Thyroid Hormone Tests
Thyroid hormone tests are blood tests that check how well the thyroid gland is working. The thyroid gland makes hormones that regulate the way the body uses energy.
The thyroid gland is a butterfly-shaped gland that lies in front of your windpipe (trachea), just below your voice box (larynx). The thyroid gland uses iodine from food to make two thyroid hormones: thyroxine (T4) and triiodothyronine (T3). The thyroid gland stores these thyroid hormones and releases them as they are needed.
Thyroid hormones are needed for normal development of the brain, especially during the first 3 years of life. Intellectual disability may occur if a baby's thyroid gland does not produce enough thyroid hormone (congenital hypothyroidism). Older children also need thyroid hormones to grow and develop normally, and adults need the hormones to regulate the way the body uses energy (metabolism). The United States Preventive Services Task Force recommends that all newborns be tested for congenital hypothyroidism.1
Thyroid hormone blood tests include:
Total thyroxine (T4). Most of the thyroxine (T4) in the blood is attached to a protein called thyroxine-binding globulin. Less than 1% of the T4 is unattached. A total T4 blood test measures both bound and free thyroxine. Free thyroxine affects tissue function in the body, but bound thyroxine does not.

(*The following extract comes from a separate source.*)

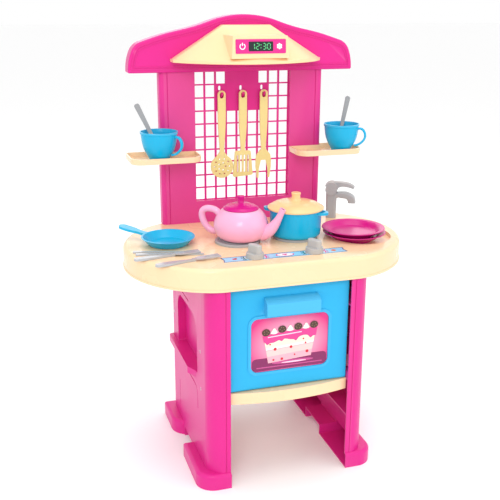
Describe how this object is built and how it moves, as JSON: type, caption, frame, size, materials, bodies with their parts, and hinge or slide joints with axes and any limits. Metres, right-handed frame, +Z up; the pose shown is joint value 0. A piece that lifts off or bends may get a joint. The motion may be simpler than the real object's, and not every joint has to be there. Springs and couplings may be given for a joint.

Free thyroxine (FTI or FT4). Free thyroxine (T4) can be measured directly (FT4) or calculated as the free thyroxine index (FTI). The FTI tells how much free T4 is present compared to bound T4. The FTI can help tell if abnormal amounts of T4 are present because of abnormal amounts of thyroxine-binding globulin.
Triiodothyronine (T3). Most of the T3 in the blood is attached to thyroxine-binding globulin. Less than 1% of the T3 is unattached. A T3 blood test measures both bound and free triiodothyronine. T3 has a greater effect on the way the body uses energy than T4, even though T3 is normally present in smaller amounts than T4.
Why It Is Done
Thyroid hormone tests are done to:
- Find out what is causing an abnormal thyroid-stimulating hormone (TSH) test. For more information, see the topic Thyroid-Stimulating Hormone (TSH). This is the most common reason for thyroid hormone tests.
- Check how well treatment of thyroid disease is working. The total thyroxine (T4), free thyroxine (FT4), and free thyroxine index (FTI) values are often used to keep track of treatment for hyperthyroidism.
- Screen newborns to find out if the thyroid gland function is normal. A condition called congenital hypothyroidism can prevent normal growth and development and cause other severe problems, such as intellectual disability, if it is not treated soon after birth.